Unbekannter Effekt: Forscher haben ganz neue Kraft des Lichts nachgewiesen, die in bestimmten optischen Felder auftreten kann. Dieses rätselhafte Spinmoment wirkt nicht wie der Strahlungsdruck in Richtung der Lichtausbreitung, sondern senkrecht dazu. Weil dieser Effekt extrem schwach ist, gelang der Nachweis nur mit Hilfe eines hochsensiblen Nano-Messbalkens. Ihre Existenz jedoch liefert ganz neue Einblicke in die fundamentale Wechselwirkung von Licht und Materie, so die Forscher im Fachmagazin Nature Physics.

light waves
© O'Luk/ thinkstockLicht übt unter bestimmten Bedingungen eine ganz schwache Kraft aus, die senkrecht zur Wellenrichtung wirkt.
Licht erscheint zwar als rein ätherisches Phänomen, doch die Strahlung beispielsweise der Sonne übt durchaus eine Kraft aus. Dieser Strahlungsdruck sorgt beispielsweise dafür, dass der Schweif eines Kometen immer von der Sonne wegzeigt, dass Asteroiden rotieren oder künftig vielleicht Raumsonden mit Hilfe eines gigantischen Sonnensegels durch das Sonnensystem fliegen.

Gibt es eine weitere "Lichtkraft"?

Nach gängiger Theorie wirkt dieser Strahlungsdruck des Lichts und sein optisches Moment in die Richtung, in die die Strahlung sich ausbreitet. Schon der Physiker James Clerk Maxwell beschrieb in seiner Abhandlung zum Elektromagnetismus: "Es gibt einen Druck in der Richtung der Wellenausbreitung." Bei einfachen elektromagnetischen Wellen ist das auch der Fall.

Aber Konstantin Bliokh vom japanischen RIKEN Forschungszentrum und seine Kollegen haben nun erstmals nachgewiesen, dass Licht auch eine Kraft ausüben kann, die senkrecht zur Ausbreitungsrichtung der Welle wirkt. Eine solche eng mit der Polarisation des Lichts verknüpfte Kraft wurde zwar theoretisch vor kurzem vorgeschlagen, erst jetzt jedoch gelang der experimentelle Nachweis.

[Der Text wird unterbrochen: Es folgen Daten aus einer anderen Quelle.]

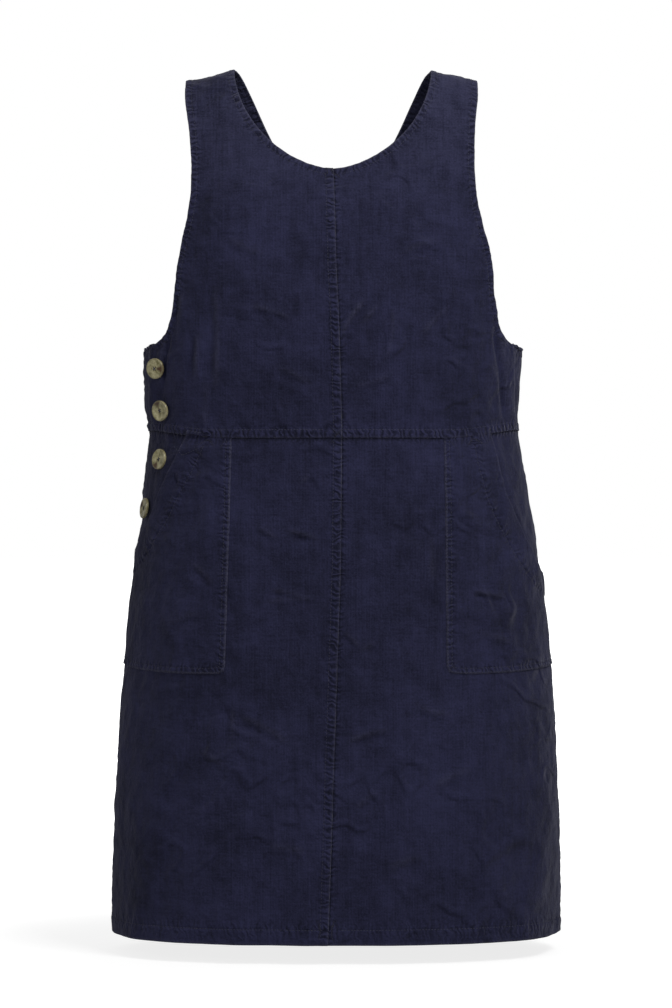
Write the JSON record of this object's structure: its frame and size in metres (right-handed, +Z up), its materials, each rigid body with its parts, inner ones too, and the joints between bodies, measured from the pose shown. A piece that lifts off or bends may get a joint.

Nano-Messbalken im optischen Feld

Für ihr Experiment richteten sie einen roten, zirkular polarisierten Laserstrahl so auf eine Glasplatte, dass das Licht im Prinzip komplett reflektiert wird. Jenseits der Brechungsgrenze vom Glas zur Luft jedoch bildet sich dabei ein extrem schwaches, optisches Feld. In dieses optische Feld tauchten die Forscher den beweglich aufgehängten Messbalken einer Variante des Rasterkraftmikroskops.

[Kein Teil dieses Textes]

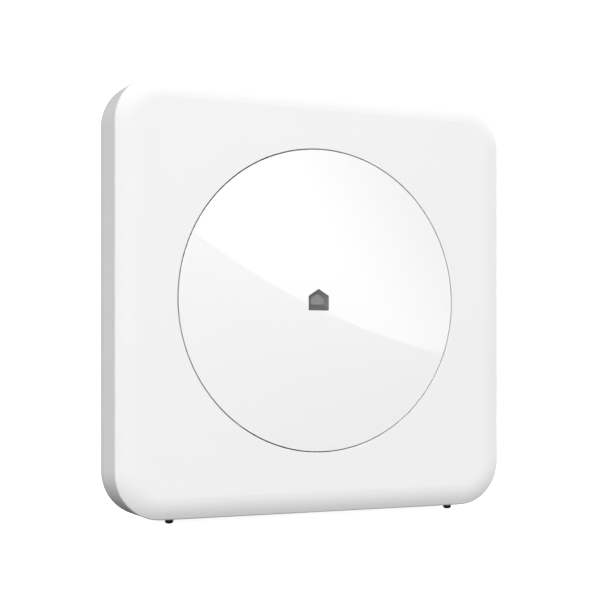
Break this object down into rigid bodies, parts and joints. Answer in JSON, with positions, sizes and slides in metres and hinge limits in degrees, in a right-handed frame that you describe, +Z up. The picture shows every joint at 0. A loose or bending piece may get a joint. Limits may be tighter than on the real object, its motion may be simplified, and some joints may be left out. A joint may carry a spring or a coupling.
{
  "type": "smart home hub",
  "caption": "Upright rounded-square hub with a large round press face, a house-shaped status window, rubber feet, and a cable niche and wall keyholes behind.",
  "frame": {"origin": "on the table plane under the middle of the hub's bounding box", "axes": "+Z up, the round face looks along -Y, X to the viewer's right as one looks at the face"},
  "size_m": [0.18, 0.038, 0.1819],
  "materials": {
    "housing_white": "satin moulded",
    "disc_white": "polished clear-coated",
    "lens_smoke": "translucent smoked",
    "dark_plastic": "fine texture",
    "panel_grey": "fine texture",
    "foot_rubber": "smooth",
    "label_paper": "satin film",
    "silicone_grey": "moulded silicone",
    "board_green": "solder resist",
    "led_body": "moulded white with clear fill",
    "foam_grey": "closed-cell foam",
    "switch_black": "moulded",
    "stem_white": "moulded",
    "connector_ivory": "moulded",
    "ribbon_white": "laminated film",
    "chip_black": "epoxy",
    "pad_grey": "soft silicone",
    "heatsink_alu": "extruded",
    "can_tin": "tin plated",
    "module_blue": "solder resist",
    "gold_brass": "plated",
    "antenna_copper": "etched copper strip",
    "cable_grey": "extruded jacket",
    "cell_steel": "polished can",
    "capacitor_black": "sleeved can",
    "inductor_grey": "pressed ferrite",
    "jack_shield": "bright plated",
    "jack_black": "moulded",
    "usb_blue": "moulded",
    "screw_steel": "zinc plated",
    "screw_black": "black zinc",
    "button_grey": "satin"
  },
  "bodies": {
    "housing": {"front_housing": "housing_white", "rear_housing": "housing_white", "rating_label": "label_paper", "port_panel": "panel_grey", "front_feet": "foot_rubber", "rear_feet": "foot_rubber", "return_cones": "silicone_grey", "inner_chassis": "dark_plastic", "led_board": "board_green", "status_leds": "led_body", "light_shroud": "foam_grey", "home_switch_body": "switch_black", "ribbon_connectors": "connector_ivory", "ribbon_cable": "ribbon_white", "main_board": "board_green", "processor": "chip_black", "thermal_pad": "pad_grey", "heatsink": "heatsink_alu", "memory_chips": "chip_black", "shield_cans": "can_tin", "radio_modules": "module_blue", "module_headers": "switch_black", "coaxial_sockets": "gold_brass", "antenna_strips": "antenna_copper", "antenna_cables": "cable_grey", "network_transformer": "chip_black", "crystals": "can_tin", "coin_cell_holder": "switch_black", "coin_cell": "cell_steel", "capacitors": "capacitor_black", "power_inductors": "inductor_grey", "ethernet_jack_shell": "jack_shield", "ethernet_jack_insert": "jack_black", "ethernet_contacts": "gold_brass", "usb_shells": "jack_shield", "usb_tongues": "usb_blue", "power_jack": "jack_black", "power_jack_pin": "jack_shield", "pairing_switch_body": "switch_black", "reset_switch_body": "switch_black", "housing_screws": "screw_black", "chassis_screws": "screw_steel", "led_board_screws": "screw_steel", "board_screws": "screw_steel"},
    "press_face": {"centre_disc": "disc_white", "status_lens": "lens_smoke", "disc_carrier": "dark_plastic"},
    "home_stem": {"home_switch_stem": "stem_white"},
    "pairing_cap": {"pairing_button": "button_grey"},
    "pairing_stem": {"pairing_switch_stem": "stem_white"},
    "reset_stem": {"reset_switch_stem": "stem_white"}
  },
  "joints": [
    {"name": "face_press", "type": "slide", "parent": "housing", "child": "press_face", "axis": [0, 1, 0], "range_m": [0, 0.0006], "stiffness_N_per_m": 1500, "springref_m": -0.0015, "deforming": ["return_cones"]},
    {"name": "home_stem_slide", "type": "slide", "parent": "housing", "child": "home_stem", "axis": [0, 1, 0], "range_m": [0, 0.0006]},
    {"name": "pairing_press", "type": "slide", "parent": "housing", "child": "pairing_cap", "axis": [0, 0, 1], "range_m": [0, 0.0004], "stiffness_N_per_m": 300, "springref_m": -0.0006},
    {"name": "pairing_stem_slide", "type": "slide", "parent": "housing", "child": "pairing_stem", "axis": [0, 0, 1], "range_m": [0, 0.0004]},
    {"name": "reset_press", "type": "slide", "parent": "housing", "child": "reset_stem", "axis": [0, 0, 1], "range_m": [0, 0.0003], "stiffness_N_per_m": 400, "springref_m": -0.0006}
  ],
  "couplings": [
    {"joint": "home_stem_slide", "follows": "face_press", "ratio": 1},
    {"joint": "pairing_stem_slide", "follows": "pairing_press", "ratio": 1}
  ]
}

Dieses sogenannte "Lateral molecular force microscope" (LMFM) kann noch minimalste Kräfte von wenigen Femto-Newton messen - das entspricht einem Billiardstel Newton oder der winzigen Schwerkraft, die auf ein einzelnes Bakterium wirkt. Wirkt die rätselhafte Lichtkraft auf den Nano-Messbalken dieses Spezial-Mikroskops, dann müsste er sich ein klein wenig zur Seite bewegen.

Ausgelenkt!

Und tatsächlich: Wie die Forscher feststellten, wurde der Messbalken in ihrem Experiment um ein winziges Bisschen ausgelenkt - und zwar senkrecht zur Wellenrichtung des Lichtes. "Unsere Messungen belegen damit eindeutig die Präsenz und Beobachtbarkeit des rätselhaften Belinfante-Spin-Moments, das bisher als rein virtuell galt", konstatieren Bliokh und seine Kollegen.

Die neu nachgewiesene Kraft ist einige Größenordnungen schwächer als der Strahlungsdruck des Lichts und proportional zum optischen Spin, also zum Ausmaß der zirkulären Polarisation. "Dieser Nachweis liefert uns eine ganz neue Sicht von grundlegenden Eigenschaften des Lichts und enthüllt eine ganz neue Art von Kraft", sagen die Forscher. "Das könnte neue Einblicke in Bereiche von der angewandten Optik bis in die Hochenergiephysik liefern."